Normally brake plate 28 is lying flush with the level of toner liquid 24 present in supply chamber 13. This brake plate 28 is intended as a device for damping possible excessive turbulence in the processing liquid during pumping, so avoiding air to be taken away from the air cushion 26 present in supply chamber 13 and to be delivered together with the processing liquid at discharge orifice 13a.
In FIG. 5 another embodiment 40 of an apparatus according to the present invention is illustrated, which differs from the one represented in FIG. 1 in that a manifold 41 is provided which has four outlet openings 42, 43, 44 and 45, each communicating with an associated inlet conduit in a corresponding supply chamber of the type described hereinbefore. For the sake of clarity only one such supply chamber 60 with a discharge orifice 60a is shown in FIG. 5.
Manifold 41 has an entrance nozzle 46 via which processing liquid is supplied from a storage tank 47 via a pump 48.

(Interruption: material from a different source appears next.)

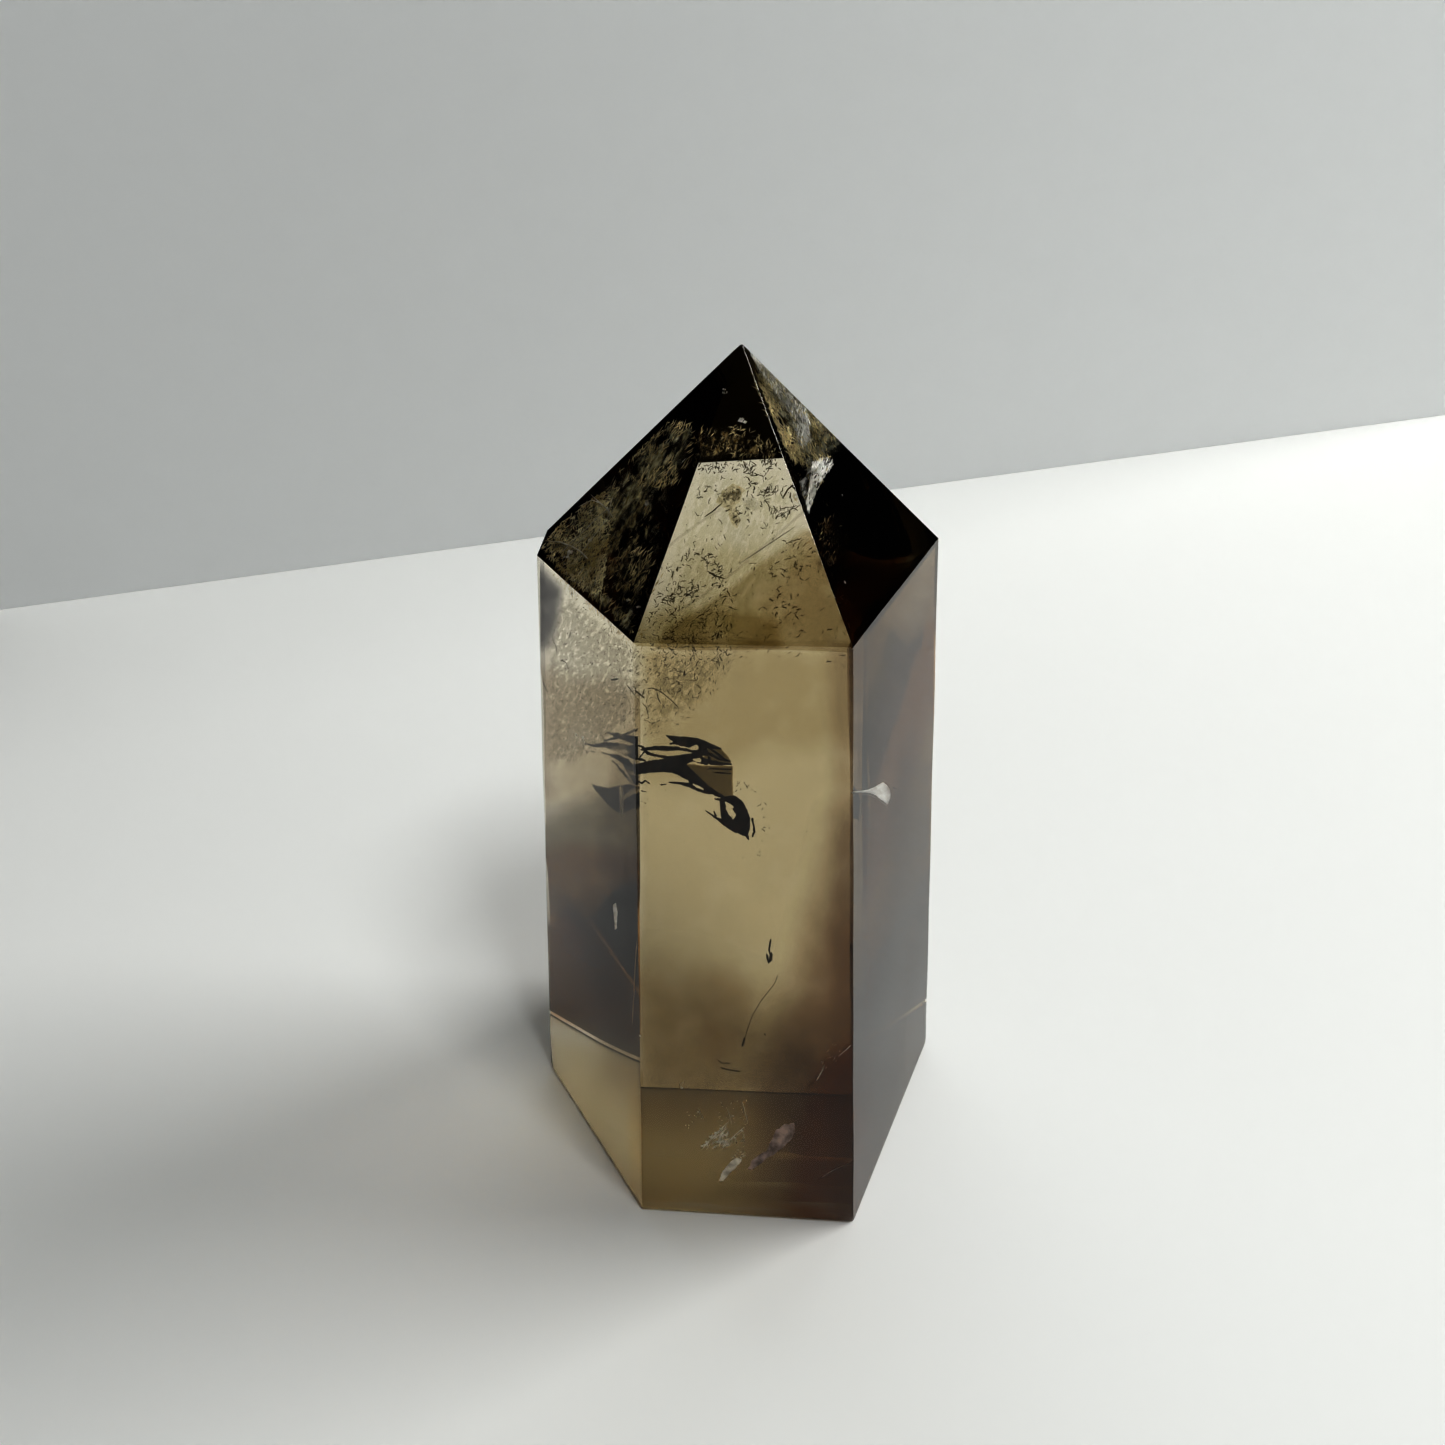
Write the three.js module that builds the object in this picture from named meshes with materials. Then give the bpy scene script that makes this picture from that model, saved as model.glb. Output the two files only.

Excess processing liquid can be collected in a tray 55 and can be fed again to storage tank 47 via an outlet opening 49 in tray 55.
As the outlet openings 42-45 extend above the bottom of manifold 41, an air cushion 50 is created above the liquid level in manifold 41.
Each of the corresponding supply chambers of the type generally represented by numeral 60 in FIG. 5 can also have an air cushion above its individual liquid level and can be provided with a brake plate as is explained hereinbefore.
The provision of a series of successive air cushions in the combination of manifold 41 and supply chambers 60 results in a flow of processing liquid that is very regular and hence, by keeping the pressure in the whole circuit rigorously constant, flow fluctuations through the discharge orifices can be largely avoided. This favourable effect can even be noticed at relatively high flows of processing liquid (e.g. 35 liters/minute).
The provision of a manifold 41 involves the additional advantage that only one pump 48 is needed for circulating the processing liquid.